Le prix du carburant Un confrère a soulevé la récurrence reprise par, presque tous les autres confrères : « Le prix du baril baisse, mais le prix du carburant ne baisse pas ». M.Ghannouchi précise que « c'est une question complexe... Il va même jusqu'à se poser cette question : « est-ce notre destin que de devoir toujours compenser les hydrocarbures ». Le message est donc clair : pas de réduction du prix à la pompe pour une raison bien simple dans la logique gouvernementale : les fonds tirés de cette baisse serviront à promouvoir d'autres secteurs, entre autres, l'intégration régionale et l'emploi, surtout l'emploi.

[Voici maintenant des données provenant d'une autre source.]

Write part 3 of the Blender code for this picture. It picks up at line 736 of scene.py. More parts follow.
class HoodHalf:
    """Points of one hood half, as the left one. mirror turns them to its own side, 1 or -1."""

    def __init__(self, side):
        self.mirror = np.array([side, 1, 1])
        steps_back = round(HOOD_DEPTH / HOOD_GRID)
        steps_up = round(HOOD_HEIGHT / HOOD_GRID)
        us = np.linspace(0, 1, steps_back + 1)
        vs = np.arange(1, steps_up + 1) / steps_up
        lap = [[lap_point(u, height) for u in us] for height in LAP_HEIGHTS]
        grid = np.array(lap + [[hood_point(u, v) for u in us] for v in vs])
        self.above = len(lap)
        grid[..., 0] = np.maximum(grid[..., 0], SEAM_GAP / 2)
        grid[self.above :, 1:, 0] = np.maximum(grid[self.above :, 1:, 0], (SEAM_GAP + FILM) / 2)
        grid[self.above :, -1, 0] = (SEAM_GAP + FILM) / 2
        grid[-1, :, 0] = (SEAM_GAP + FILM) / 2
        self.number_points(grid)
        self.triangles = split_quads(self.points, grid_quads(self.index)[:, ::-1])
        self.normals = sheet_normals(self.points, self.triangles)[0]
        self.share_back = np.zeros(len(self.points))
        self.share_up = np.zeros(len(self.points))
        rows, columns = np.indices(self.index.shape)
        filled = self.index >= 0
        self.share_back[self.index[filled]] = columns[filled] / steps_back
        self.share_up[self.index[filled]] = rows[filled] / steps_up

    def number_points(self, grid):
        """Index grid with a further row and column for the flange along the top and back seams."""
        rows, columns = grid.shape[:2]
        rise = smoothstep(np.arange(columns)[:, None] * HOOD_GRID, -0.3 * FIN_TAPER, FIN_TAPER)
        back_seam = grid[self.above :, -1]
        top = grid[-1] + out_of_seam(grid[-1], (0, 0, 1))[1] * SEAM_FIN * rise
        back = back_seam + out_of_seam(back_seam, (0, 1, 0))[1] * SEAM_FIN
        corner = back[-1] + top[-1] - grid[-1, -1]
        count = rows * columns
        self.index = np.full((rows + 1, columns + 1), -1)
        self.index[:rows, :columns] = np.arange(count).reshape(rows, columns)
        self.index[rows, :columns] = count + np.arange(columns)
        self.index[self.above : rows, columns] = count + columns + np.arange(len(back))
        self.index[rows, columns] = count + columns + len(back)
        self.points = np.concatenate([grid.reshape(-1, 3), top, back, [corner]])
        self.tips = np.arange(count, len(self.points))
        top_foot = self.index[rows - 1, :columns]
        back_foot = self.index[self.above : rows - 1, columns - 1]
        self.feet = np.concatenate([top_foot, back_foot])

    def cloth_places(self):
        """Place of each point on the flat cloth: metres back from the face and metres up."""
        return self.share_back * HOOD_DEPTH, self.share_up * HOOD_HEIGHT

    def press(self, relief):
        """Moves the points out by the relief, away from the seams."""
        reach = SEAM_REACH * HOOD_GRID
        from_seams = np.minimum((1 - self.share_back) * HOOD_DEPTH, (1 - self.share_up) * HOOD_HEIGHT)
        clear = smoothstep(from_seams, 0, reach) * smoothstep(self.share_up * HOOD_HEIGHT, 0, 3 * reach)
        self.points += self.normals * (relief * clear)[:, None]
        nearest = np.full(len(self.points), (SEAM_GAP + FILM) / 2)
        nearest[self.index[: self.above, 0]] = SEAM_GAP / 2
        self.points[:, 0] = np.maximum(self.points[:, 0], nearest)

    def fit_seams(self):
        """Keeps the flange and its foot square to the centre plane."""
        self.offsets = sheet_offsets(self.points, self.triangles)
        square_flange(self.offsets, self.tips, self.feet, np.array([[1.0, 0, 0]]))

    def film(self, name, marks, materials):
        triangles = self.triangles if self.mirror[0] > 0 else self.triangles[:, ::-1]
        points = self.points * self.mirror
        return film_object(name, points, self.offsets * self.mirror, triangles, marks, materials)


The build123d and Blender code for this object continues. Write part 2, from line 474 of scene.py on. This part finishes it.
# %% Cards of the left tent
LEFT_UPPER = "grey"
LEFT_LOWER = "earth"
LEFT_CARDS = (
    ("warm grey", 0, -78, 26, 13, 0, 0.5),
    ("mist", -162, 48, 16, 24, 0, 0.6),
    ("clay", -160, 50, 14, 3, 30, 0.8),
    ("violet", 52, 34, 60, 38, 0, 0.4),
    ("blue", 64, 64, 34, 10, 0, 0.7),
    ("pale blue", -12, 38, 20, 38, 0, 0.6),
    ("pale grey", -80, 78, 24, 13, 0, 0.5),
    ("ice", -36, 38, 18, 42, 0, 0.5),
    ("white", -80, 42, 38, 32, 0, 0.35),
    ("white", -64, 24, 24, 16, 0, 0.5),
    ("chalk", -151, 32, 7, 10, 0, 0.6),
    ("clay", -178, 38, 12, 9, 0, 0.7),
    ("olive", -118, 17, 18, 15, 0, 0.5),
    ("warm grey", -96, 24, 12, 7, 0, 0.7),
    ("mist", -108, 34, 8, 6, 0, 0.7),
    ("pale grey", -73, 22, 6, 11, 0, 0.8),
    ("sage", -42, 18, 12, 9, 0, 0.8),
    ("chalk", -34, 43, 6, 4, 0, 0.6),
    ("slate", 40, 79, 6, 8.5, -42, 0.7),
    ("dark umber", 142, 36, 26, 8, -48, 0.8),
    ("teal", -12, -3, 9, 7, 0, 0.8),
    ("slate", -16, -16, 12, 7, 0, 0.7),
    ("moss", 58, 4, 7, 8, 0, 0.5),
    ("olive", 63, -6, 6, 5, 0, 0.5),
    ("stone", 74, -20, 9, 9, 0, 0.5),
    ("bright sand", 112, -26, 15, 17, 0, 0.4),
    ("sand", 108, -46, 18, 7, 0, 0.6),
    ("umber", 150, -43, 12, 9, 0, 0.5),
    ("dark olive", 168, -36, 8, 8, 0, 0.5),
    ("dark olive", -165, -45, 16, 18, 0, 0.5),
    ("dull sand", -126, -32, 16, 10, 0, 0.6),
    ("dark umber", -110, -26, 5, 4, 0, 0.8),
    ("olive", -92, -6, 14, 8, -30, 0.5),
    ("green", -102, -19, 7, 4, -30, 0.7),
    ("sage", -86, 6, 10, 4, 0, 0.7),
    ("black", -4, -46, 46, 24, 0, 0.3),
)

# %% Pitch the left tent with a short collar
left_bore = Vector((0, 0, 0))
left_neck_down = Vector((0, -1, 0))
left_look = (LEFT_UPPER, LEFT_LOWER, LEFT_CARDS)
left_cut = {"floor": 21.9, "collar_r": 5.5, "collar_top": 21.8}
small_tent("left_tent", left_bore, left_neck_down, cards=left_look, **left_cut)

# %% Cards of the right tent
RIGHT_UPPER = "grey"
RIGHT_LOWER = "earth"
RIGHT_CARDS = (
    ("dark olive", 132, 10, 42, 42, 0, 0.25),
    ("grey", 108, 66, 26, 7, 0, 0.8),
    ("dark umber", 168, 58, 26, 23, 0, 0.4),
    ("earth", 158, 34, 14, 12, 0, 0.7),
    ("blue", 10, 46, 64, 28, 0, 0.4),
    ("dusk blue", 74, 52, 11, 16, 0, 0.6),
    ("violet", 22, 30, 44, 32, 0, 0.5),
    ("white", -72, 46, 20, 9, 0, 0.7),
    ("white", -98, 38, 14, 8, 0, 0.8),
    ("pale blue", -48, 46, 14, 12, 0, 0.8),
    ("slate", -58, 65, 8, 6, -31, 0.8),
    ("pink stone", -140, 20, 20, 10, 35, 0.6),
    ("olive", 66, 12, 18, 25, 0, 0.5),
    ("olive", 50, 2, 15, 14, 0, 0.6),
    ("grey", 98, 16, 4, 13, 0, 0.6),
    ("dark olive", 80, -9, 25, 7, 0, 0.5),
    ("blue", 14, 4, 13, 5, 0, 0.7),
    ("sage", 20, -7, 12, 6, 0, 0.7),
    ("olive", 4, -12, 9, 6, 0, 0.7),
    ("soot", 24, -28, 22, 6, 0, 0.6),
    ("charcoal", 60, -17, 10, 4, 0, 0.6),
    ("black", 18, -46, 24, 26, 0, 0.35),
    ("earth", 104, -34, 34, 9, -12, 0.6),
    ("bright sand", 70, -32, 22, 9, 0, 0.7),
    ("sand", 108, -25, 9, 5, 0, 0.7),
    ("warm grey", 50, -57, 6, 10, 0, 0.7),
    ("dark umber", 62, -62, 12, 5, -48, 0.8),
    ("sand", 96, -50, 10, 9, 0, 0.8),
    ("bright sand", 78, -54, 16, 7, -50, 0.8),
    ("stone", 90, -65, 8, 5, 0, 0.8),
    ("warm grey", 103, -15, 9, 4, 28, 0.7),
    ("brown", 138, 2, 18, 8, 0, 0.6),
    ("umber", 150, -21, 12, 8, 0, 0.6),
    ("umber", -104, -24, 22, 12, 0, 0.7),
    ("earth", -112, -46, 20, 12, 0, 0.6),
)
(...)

Craintes... Une question précise : le ministre du Tourisme a récemment déclaré dans un point de presse que le secteur n'a pas de visibilité pour 2009. M. Ghannouchi réaffirme les craintes quant à la situation des secteurs les plus exposés : l'automobile, le textile-habillement et le tourisme. Le secteur automobile parce que la production dépend de la demande ; le textile-habillement parce qu'une baisse de la demande pénalise la production (ce à quoi les Chinois ont réfléchi renflouant leurs entreprises à hauteur de 500 milliards de dollars !). Quant au tourisme, le manque de visibilité ne concerne pas les unités mais plutôt les Tours Operateurs, affirme le Premier ministre. Est-ce normal, demande Le Temps, que le gouvernement se fasse l'avocat des banques contre les unités endettées ? Le Premier ministre répond, de manière pragmatique : « C'est tout un contexte, dans la mesure où nous tablons sur 5% de dettes accrochées d'ici 2011 ».
Le Bassin minier de Gafsa Question inévitable au demeurant. Un confrère a qualifié d' « excessives » les peines d'emprisonnement. Le Premier ministre rétorque par « la prééminence de l'Etat de droit » et par le refus de toute « instrumentalisation par l'étranger des dérives et des actes de violence ». « Oui, ajoute-t-il, nous reconnaissons le manque de transparence dans les recrutements de la Compagnie des Phosphates. Il y a un sérieux problème de chômage dans la région, comme dans d'autres, mais ce sont des problèmes qui se traitent tant sur le plan social qu'économique. 300 millions de dinars ont été déboursés pour le Bassin minier de Gafsa, et il y a des investissements étrangers. Mais, nous refusons les manifestations de violence et l'instrumentalisation de cette violence ». Finalement, M. Ghannouchi a encore insisté sur le mot équilibre. Le social, avec les négociations et les augmentations de salaire et l'économique qui lui est lié. « Il y a des contraintes et il y a des occasions. On peut tirer profit de la crise. Il faut protéger l'entreprise », ajoute-t-il. Il confirme l'engagement de Sama Dubaï, la phase de recrutement dans laquelle s'est déjà engagé le Groupe Boukhater, ainsi que l'imminence du pôle financier. Débat très constructif, en somme. Le maître-mot c'est intégrer la dimension sociale et ne pas perdre ses repères. Prudence, donc. Le Premier ministre a dressé une situation exhaustive. Mais, sur quelques petits points, nous sommes restés quelque peu sur notre faim... Toutefois, l'organisation était impeccable.